Although natural gas is more convenient and cleaner for families, it is more expensive than coal. Northern China is home to large numbers of low income families and the high price of natural gas last winter led many households to reduce their use of heating. Monthly heating bills for some families rose from 1,500 Yuan to 2,000 Yuan despite economising, and the monthly income of many such households may be just 4,000 Yuan. To alleviate such hardship, the government this year is providing a certain quantity of gas at subsidised prices.

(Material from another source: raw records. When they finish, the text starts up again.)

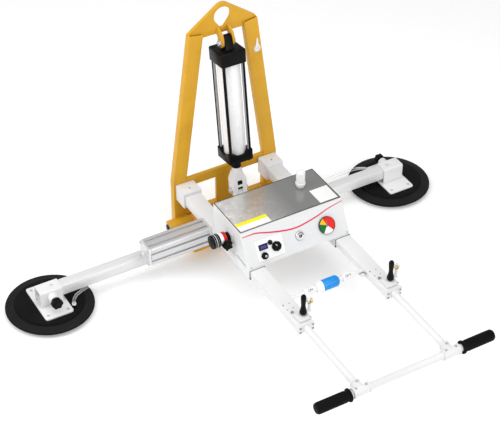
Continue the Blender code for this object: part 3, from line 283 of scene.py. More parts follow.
STEEL = brushed("zinc_steel", (0.60, 0.60, 0.60), (0.48, 0.48, 0.49), 0.25, 0.40, (80.0, 80.0, 20.0), 0.8)
BRASS = brushed("brass", (0.78, 0.56, 0.20), (0.66, 0.45, 0.14), 0.22, 0.35, (90.0, 90.0, 30.0), 0.8)
BLACK = moulded("black_plastic", (0.0010, 0.0010, 0.0011), (0.0026, 0.0026, 0.0030), 0.35, 0.5, 500.0, 0.15,
                0.0, 0.13)
ANODISED = moulded("black_anodised", (0.0016, 0.0016, 0.002), (0.0040, 0.0040, 0.0044), 0.3, 0.42, 700.0,
                   0.08, 0.0, 0.12)
RUBBER = moulded("pad_rubber", (0.0026, 0.0026, 0.0028), (0.0050, 0.0050, 0.0054), 0.55, 0.66, 350.0, 0.2,
                 0.0, 0.12)
# Paler rubber: the clamp caps' colour, and painted light on the pads' outer slopes
PALE_RUBBER_AND_PAINTED_LIGHT = moulded("pale_rubber_and_painted_light", (0.0085, 0.0085, 0.0088), (0.0130, 0.0130, 0.0135), 0.55, 0.66, 350.0,
                0.2, 0.0, 0.14)
FOAM = moulded("grip_foam", (0.0022, 0.0022, 0.0025), (0.0045, 0.0045, 0.0048), 0.6, 0.8, 420.0, 0.5, 0.0,
               0.12)
WHITE = moulded("white_plastic", (0.88, 0.88, 0.87), (0.82, 0.82, 0.81), 0.3, 0.4, 400.0, 0.05, 0.2, 0.5)
PANEL_WHITE = moulded("panel_white", (0.99, 0.99, 0.99), (0.97, 0.97, 0.97), 0.3, 0.4, 400.0, 0.02, 0.1, 0.5)
BLUE = moulded("blue_grip", (0.001, 0.27, 0.74), (0.001, 0.24, 0.66), 0.16, 0.24, 500.0, 0.05, 0.0, 0.4)
RED = moulded("red_plastic", (0.62, 0.012, 0.015), (0.5, 0.01, 0.012), 0.3, 0.4)
GREEN = moulded("green_enamel", (0.006, 0.17, 0.035), (0.005, 0.14, 0.03), 0.35, 0.45, 500.0, 0.02)
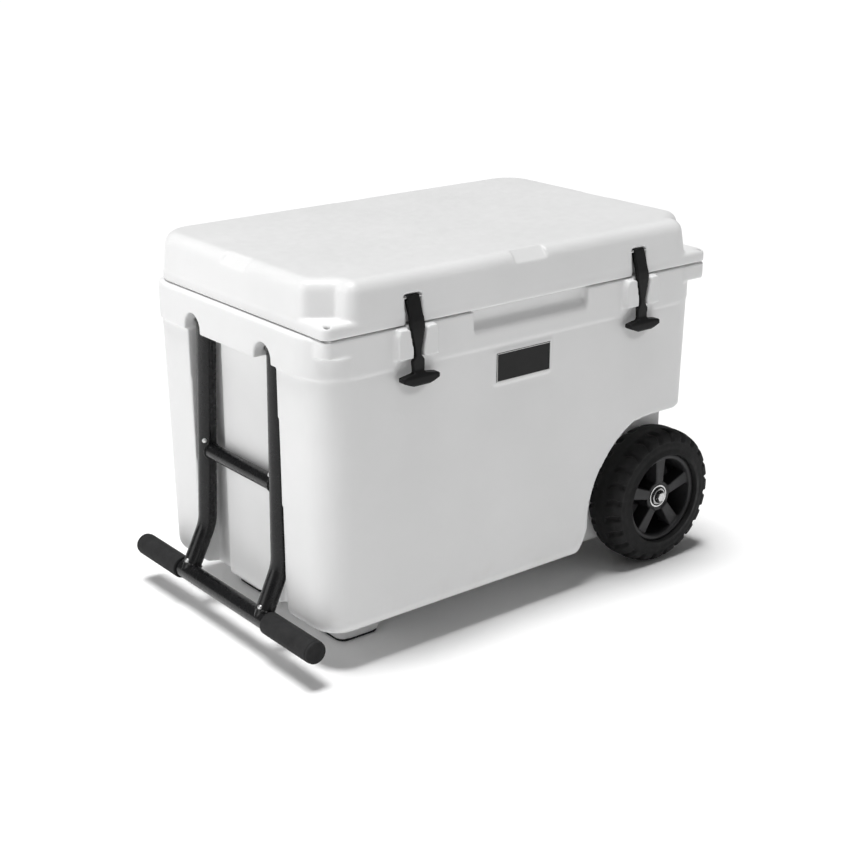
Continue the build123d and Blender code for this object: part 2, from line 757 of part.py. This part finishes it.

Despite the comprehensive nature of the government’s push to reduce air pollution this winter, confidence is low that the targets set in 2013 can be reached. Resistance to implementing these measures is widespread. The most common approach is to falsify emissions reports. In April 2017, a plant in Tianjin took more extreme measures by locking up a team of government inspectors whilst they were carrying out checks on the plant. They had to be rescued by the police. Further, the implementation can be seen by some as being inequitable. In the small towns of Hebei Province, for example, the local steel plant may continue to emit foul effluent while individual food stall owners are told to stop using coal.

Environmental taxes

As part of a wider strategy to combat all forms of pollution, the government will introduce a raft of environmental taxes on 1st January 2018 to replace the generally ineffective levies. These taxes will be directed at air, water, land and noise pollution. The taxes on air pollution will target sulphur and nitrogen oxides, but not carbon dioxide as this is covered by the carbon markets. Small- and medium-sized enterprises will not be exempt, as they were from the pollution levies, but extra incentives will be provided for those which achieve substantial reductions.